Within the listing below, locate all lines containing the word "object". Copy each one.

* [STORED ROWS]
[start]
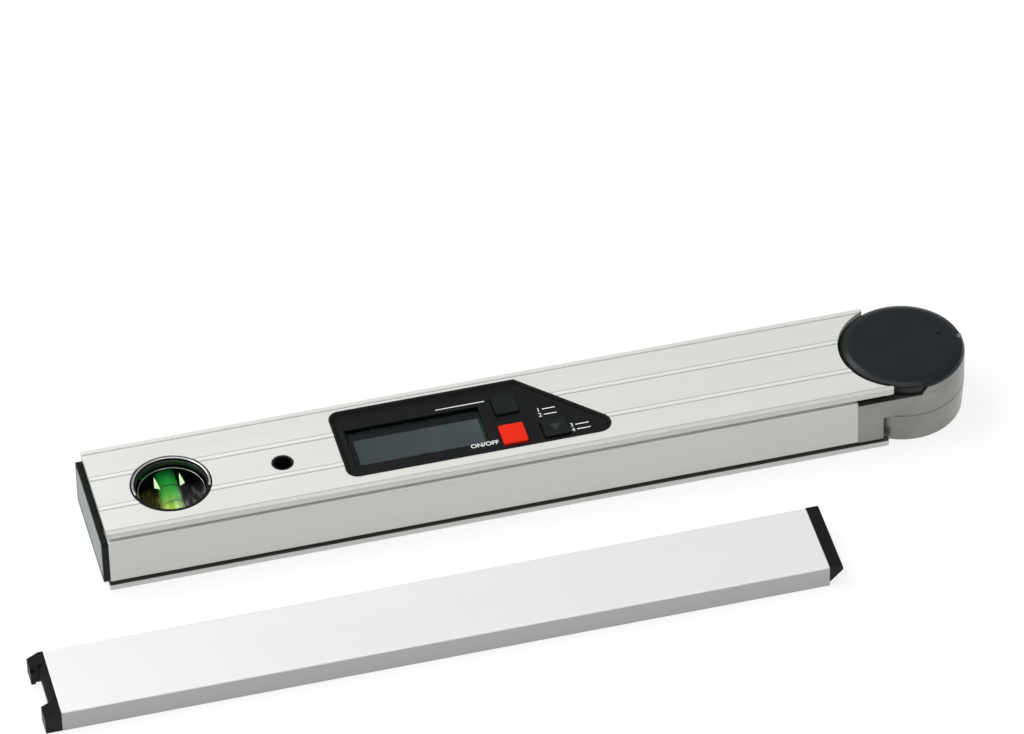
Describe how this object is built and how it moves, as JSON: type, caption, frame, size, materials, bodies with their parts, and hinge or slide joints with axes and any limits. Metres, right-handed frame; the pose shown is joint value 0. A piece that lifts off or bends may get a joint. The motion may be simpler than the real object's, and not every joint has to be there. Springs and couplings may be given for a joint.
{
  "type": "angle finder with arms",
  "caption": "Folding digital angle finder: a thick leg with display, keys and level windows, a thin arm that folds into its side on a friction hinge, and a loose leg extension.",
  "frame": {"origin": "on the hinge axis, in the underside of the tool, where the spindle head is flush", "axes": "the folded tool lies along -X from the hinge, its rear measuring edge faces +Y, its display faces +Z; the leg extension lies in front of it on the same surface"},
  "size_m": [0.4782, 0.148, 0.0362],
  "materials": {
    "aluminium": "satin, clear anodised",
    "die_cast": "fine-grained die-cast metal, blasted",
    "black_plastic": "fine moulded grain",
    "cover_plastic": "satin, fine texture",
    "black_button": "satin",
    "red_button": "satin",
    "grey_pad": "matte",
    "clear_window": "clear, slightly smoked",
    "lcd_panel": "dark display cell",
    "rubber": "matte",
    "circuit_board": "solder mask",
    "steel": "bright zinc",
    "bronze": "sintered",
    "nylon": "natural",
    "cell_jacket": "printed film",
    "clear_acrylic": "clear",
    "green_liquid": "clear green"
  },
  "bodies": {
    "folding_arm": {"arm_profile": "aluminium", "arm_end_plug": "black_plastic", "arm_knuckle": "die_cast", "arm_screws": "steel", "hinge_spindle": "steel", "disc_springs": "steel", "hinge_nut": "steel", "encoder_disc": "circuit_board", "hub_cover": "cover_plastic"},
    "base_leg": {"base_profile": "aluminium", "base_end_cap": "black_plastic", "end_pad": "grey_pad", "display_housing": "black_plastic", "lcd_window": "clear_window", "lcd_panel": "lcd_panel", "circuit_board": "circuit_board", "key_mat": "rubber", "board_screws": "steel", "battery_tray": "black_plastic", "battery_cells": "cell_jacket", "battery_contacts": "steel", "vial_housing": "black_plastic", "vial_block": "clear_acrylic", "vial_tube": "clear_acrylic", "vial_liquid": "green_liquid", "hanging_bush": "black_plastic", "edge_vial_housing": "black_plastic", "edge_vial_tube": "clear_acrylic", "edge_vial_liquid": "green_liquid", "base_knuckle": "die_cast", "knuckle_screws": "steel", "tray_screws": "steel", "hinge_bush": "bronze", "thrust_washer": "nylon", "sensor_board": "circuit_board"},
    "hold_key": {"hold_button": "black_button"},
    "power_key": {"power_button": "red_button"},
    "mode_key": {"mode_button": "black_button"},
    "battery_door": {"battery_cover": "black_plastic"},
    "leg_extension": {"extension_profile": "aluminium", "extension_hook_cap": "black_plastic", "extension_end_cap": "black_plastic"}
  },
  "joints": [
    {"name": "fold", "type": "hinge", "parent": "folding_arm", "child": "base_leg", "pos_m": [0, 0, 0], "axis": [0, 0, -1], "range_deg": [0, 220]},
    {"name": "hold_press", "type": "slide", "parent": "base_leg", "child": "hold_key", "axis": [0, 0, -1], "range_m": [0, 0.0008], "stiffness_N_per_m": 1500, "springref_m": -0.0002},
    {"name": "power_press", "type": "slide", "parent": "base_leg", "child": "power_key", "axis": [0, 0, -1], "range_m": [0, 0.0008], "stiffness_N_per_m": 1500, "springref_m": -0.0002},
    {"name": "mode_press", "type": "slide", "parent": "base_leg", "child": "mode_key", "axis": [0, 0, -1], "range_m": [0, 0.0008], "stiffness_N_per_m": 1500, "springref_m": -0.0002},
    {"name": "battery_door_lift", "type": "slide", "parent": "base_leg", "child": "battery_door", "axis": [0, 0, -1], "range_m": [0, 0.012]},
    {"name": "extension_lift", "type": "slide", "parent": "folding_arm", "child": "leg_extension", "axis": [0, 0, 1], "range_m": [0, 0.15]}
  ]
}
[end]
[start]
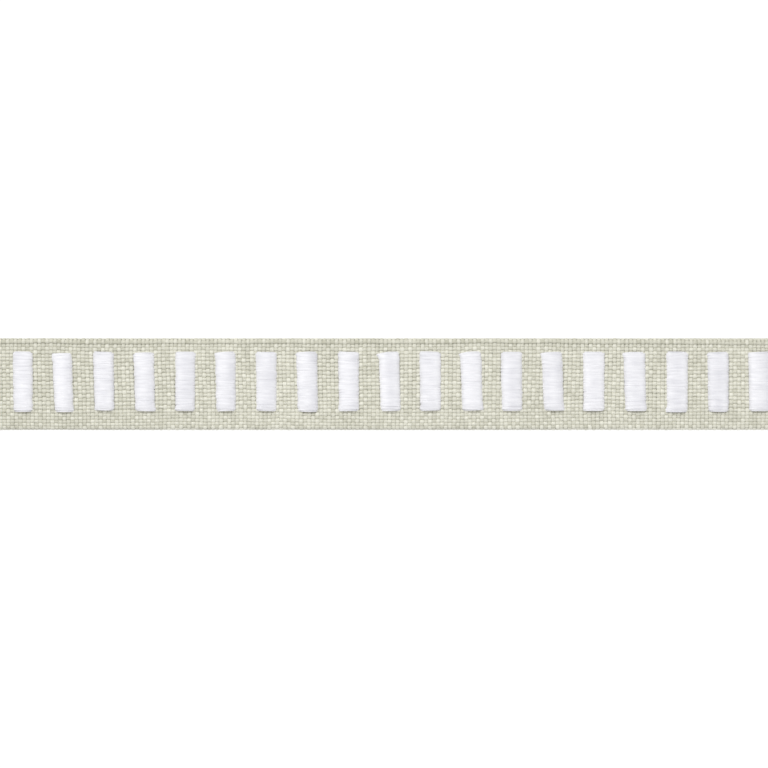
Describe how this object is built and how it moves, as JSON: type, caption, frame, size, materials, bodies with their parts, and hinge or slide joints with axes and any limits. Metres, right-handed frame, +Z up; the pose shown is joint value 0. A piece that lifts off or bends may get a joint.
[end]
* [EXERCISE OUTPUT]
Describe how this object is built and how it moves, as JSON: type, caption, frame, size, materials, bodies with their parts, and hinge or slide joints with axes and any limits. Metres, right-handed frame; the pose shown is joint value 0. A piece that lifts off or bends may get a joint. The motion may be simpler than the real object's, and not every joint has to be there. Springs and couplings may be given for a joint.
Describe how this object is built and how it moves, as JSON: type, caption, frame, size, materials, bodies with their parts, and hinge or slide joints with axes and any limits. Metres, right-handed frame, +Z up; the pose shown is joint value 0. A piece that lifts off or bends may get a joint.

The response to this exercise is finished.